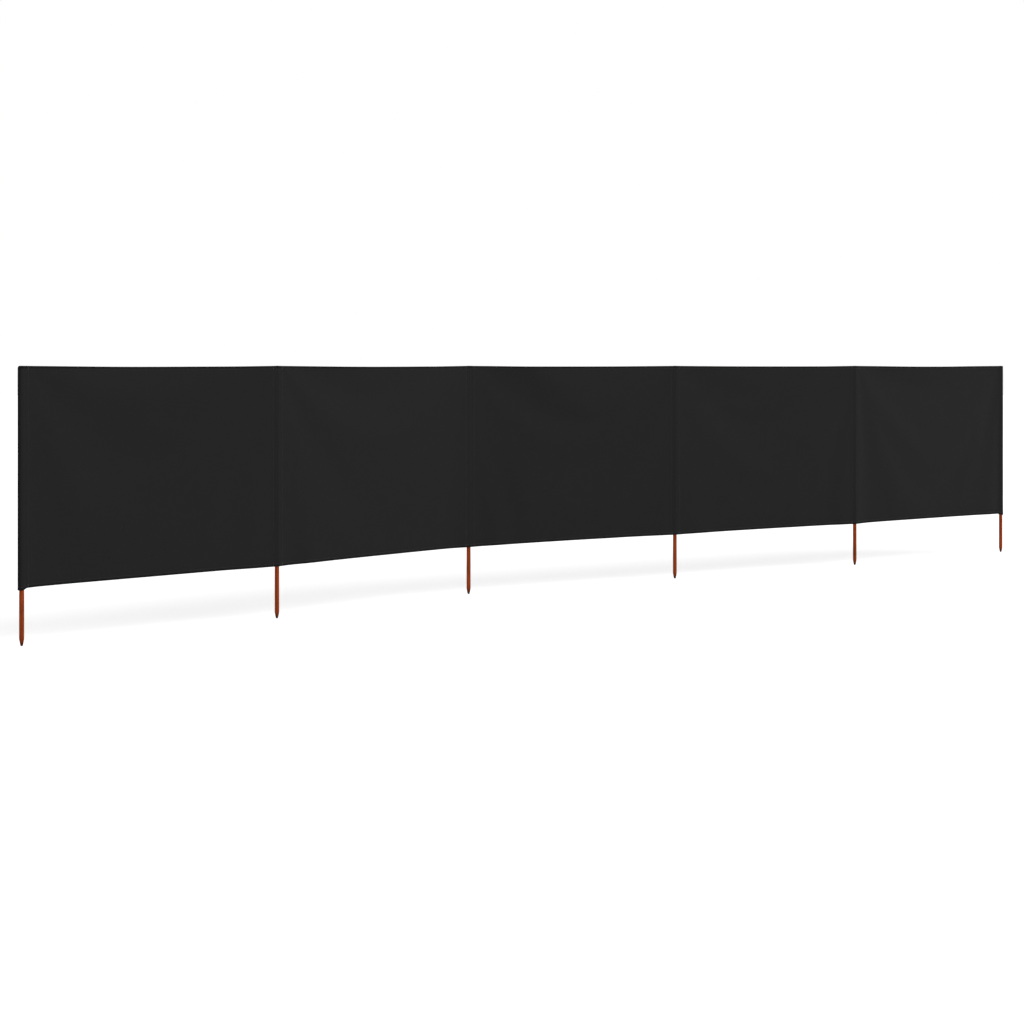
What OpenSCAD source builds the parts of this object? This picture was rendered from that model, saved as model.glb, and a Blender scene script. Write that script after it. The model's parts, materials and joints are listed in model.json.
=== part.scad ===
// Beach windbreak: a black cloth wall that runs on in five bays between six pushed-in wooden stakes.
// It stands along +X with +Z up. The origin is the flat end of the first stake's point.

/* [Wall] */
// Distance between neighbouring stakes
bay_w = 1200; // [800:10:1500]
// Height of the cloth from hem to hem
cloth_h = 800; // [500:10:1600]
// Length of stake that stands out below the cloth and goes into the ground
foot_l = 208; // [120:1:400]

/* [Stance] */
// Fold of the cloth at the second stake, in degrees
fold_2 = 5; // [-10:1:60]
// Fold of the cloth at the third stake, in degrees
fold_3 = 15; // [-10:1:60]
// Fold of the cloth at the fourth stake, in degrees
fold_4 = 0; // [-10:1:60]
// Fold of the cloth at the fifth stake, in degrees
fold_5 = -4; // [-10:1:60]

/* [Stakes] */
// Diameter of a stake's foot
stake_d = 18; // [12:0.5:30]
// Length of the tapered point
point_l = 26; // [16:1:60]
// Length of the blunter nose at the end of the point
nose_l = 5; // [2:0.5:10]
// Diameter where the nose meets the taper
nose_d = 10; // [7:0.5:11]
// Diameter of the flat end of the point
tip_d = 6; // [3:0.5:6.5]
// Bevel on the stake's top edge
bevel = 1.5; // [0.5:0.5:3]
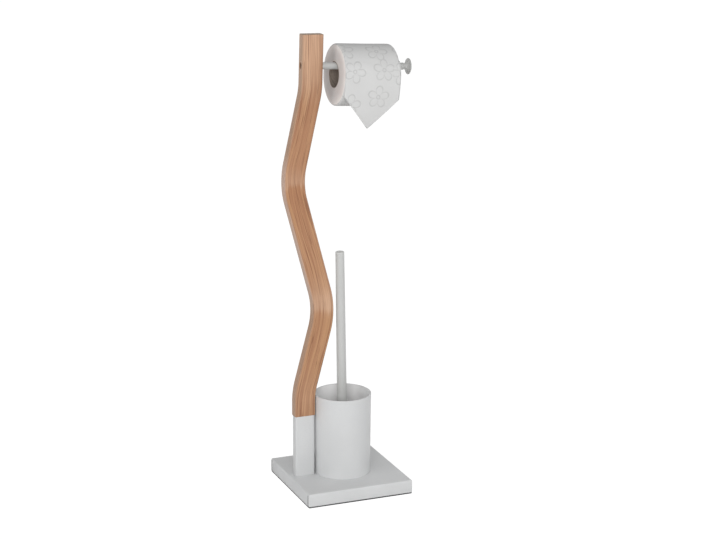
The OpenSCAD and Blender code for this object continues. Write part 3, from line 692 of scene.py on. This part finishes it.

**Task prompt:** Restate the whole of the material exactly.

**Task solution:**
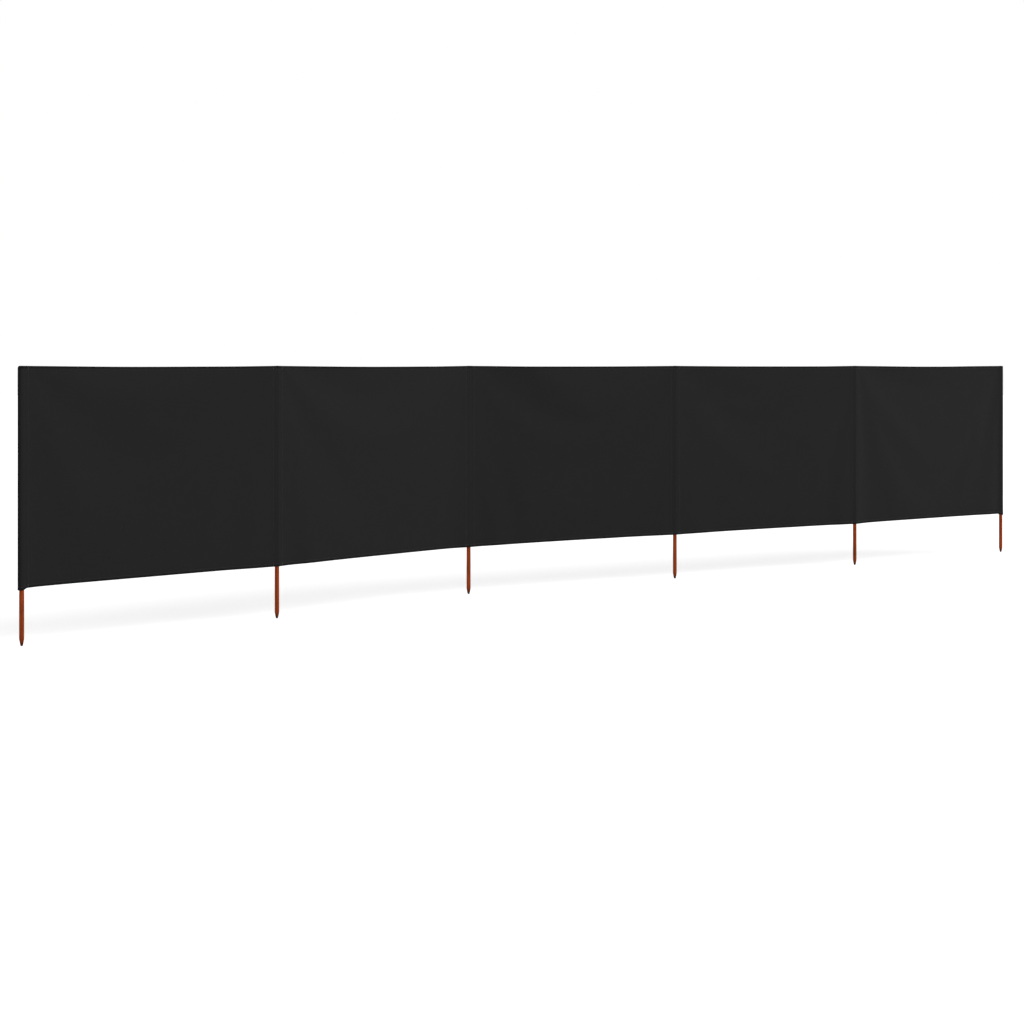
What OpenSCAD source builds the parts of this object? This picture was rendered from that model, saved as model.glb, and a Blender scene script. Write that script after it. The model's parts, materials and joints are listed in model.json.
=== part.scad ===
// Beach windbreak: a black cloth wall that runs on in five bays between six pushed-in wooden stakes.
// It stands along +X with +Z up. The origin is the flat end of the first stake's point.

/* [Wall] */
// Distance between neighbouring stakes
bay_w = 1200; // [800:10:1500]
// Height of the cloth from hem to hem
cloth_h = 800; // [500:10:1600]
// Length of stake that stands out below the cloth and goes into the ground
foot_l = 208; // [120:1:400]

/* [Stance] */
// Fold of the cloth at the second stake, in degrees
fold_2 = 5; // [-10:1:60]
// Fold of the cloth at the third stake, in degrees
fold_3 = 15; // [-10:1:60]
// Fold of the cloth at the fourth stake, in degrees
fold_4 = 0; // [-10:1:60]
// Fold of the cloth at the fifth stake, in degrees
fold_5 = -4; // [-10:1:60]

/* [Stakes] */
// Diameter of a stake's foot
stake_d = 18; // [12:0.5:30]
// Length of the tapered point
point_l = 26; // [16:1:60]
// Length of the blunter nose at the end of the point
nose_l = 5; // [2:0.5:10]
// Diameter where the nose meets the taper
nose_d = 10; // [7:0.5:11]
// Diameter of the flat end of the point
tip_d = 6; // [3:0.5:6.5]
// Bevel on the stake's top edge
bevel = 1.5; // [0.5:0.5:3]
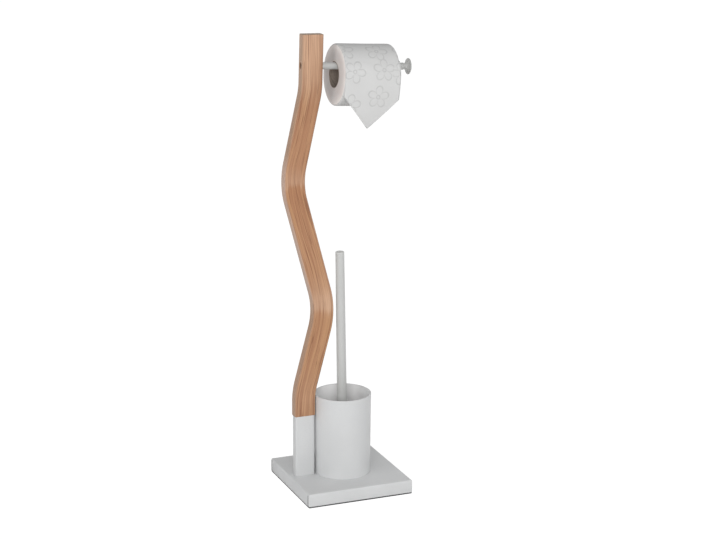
The OpenSCAD and Blender code for this object continues. Write part 3, from line 692 of scene.py on. This part finishes it.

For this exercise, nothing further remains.